OK, makes sense.  I'm still working out a design for this part of it;
I think I want to get the dynamic shared memory stuff working first.

>> >> +#define InvalidPid                           (-1)
>> >> +
>> >
>> > That value strikes me as a rather bad idea. As a pid that represents
>> > init's processgroup. I.e. kill(InvalidPid) will try to kill init... I'd
>> > rather not spread that outside async.c.
>>
>> Well, if we ever try to kill(InvalidPid), that's a PostgreSQL bug.
>> And if the postgres process has permission to send signals to init,
>> that's an OS bug (or a PostgreSQL bug, since we refuse to run as
>> root).  So I'm not very worried about it.
>
> I don't think somebody mistakenly kill()ing somebody with -1 is all too
> likely, but it's a valid value to pass.
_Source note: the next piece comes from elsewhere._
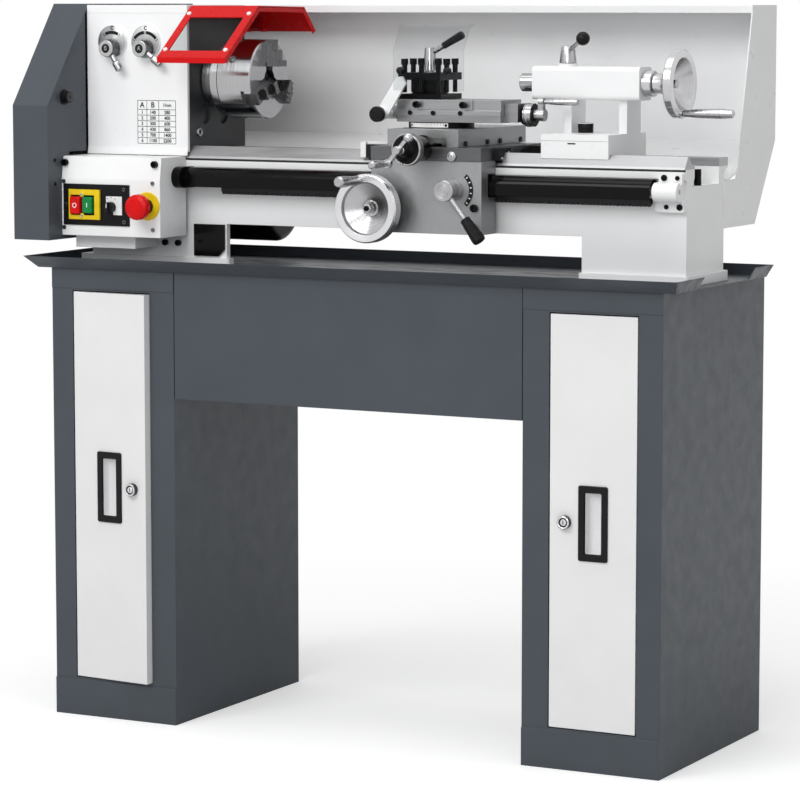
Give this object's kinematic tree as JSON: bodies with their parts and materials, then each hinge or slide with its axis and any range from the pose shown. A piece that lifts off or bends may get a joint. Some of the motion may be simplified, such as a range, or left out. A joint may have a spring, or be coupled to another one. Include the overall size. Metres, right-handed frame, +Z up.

That's why I dislike using it as
> constant for an invalid value.

Well, so is any negative number, but we should never be trying to kill
process groups.

>> I've got two functions that
>> need distinguishable return values for the not-yet-started case and
>> the already-dead case, neither of which can be real PIDs.  If we don't
>> use 0 and -1, the alternative is presumably to complicate the calling
>> signature with another out parameter.  That does not seem like a net
>> improvement.
>
> I actually think those cases would be better served by an error code
> mechanism which is extensible.

Hmm.  What signature would you suggest?

> I can see the point in the argument, but it still seems to be grotty
> architecturally.

Suck it up.  :-)

I considered the idea of using SIGUSR2, but it didn't seem worth it.

>> I don't understand what you mean by this.  Why does it ignore postmaster death?
>
> The other callers that check for WL_POSTMASTER_DEATH actually perform
> drastic measures like exit()ing upon postmaster. Here you just
> return. With the unix latch implementation it seems to be guaranteed
> that the next WaitLatch() done somewhere else will also return
> WL_POSTMASTER_DEATH. I am not sure whether it might actually "consume"
> the death in the windows implementation.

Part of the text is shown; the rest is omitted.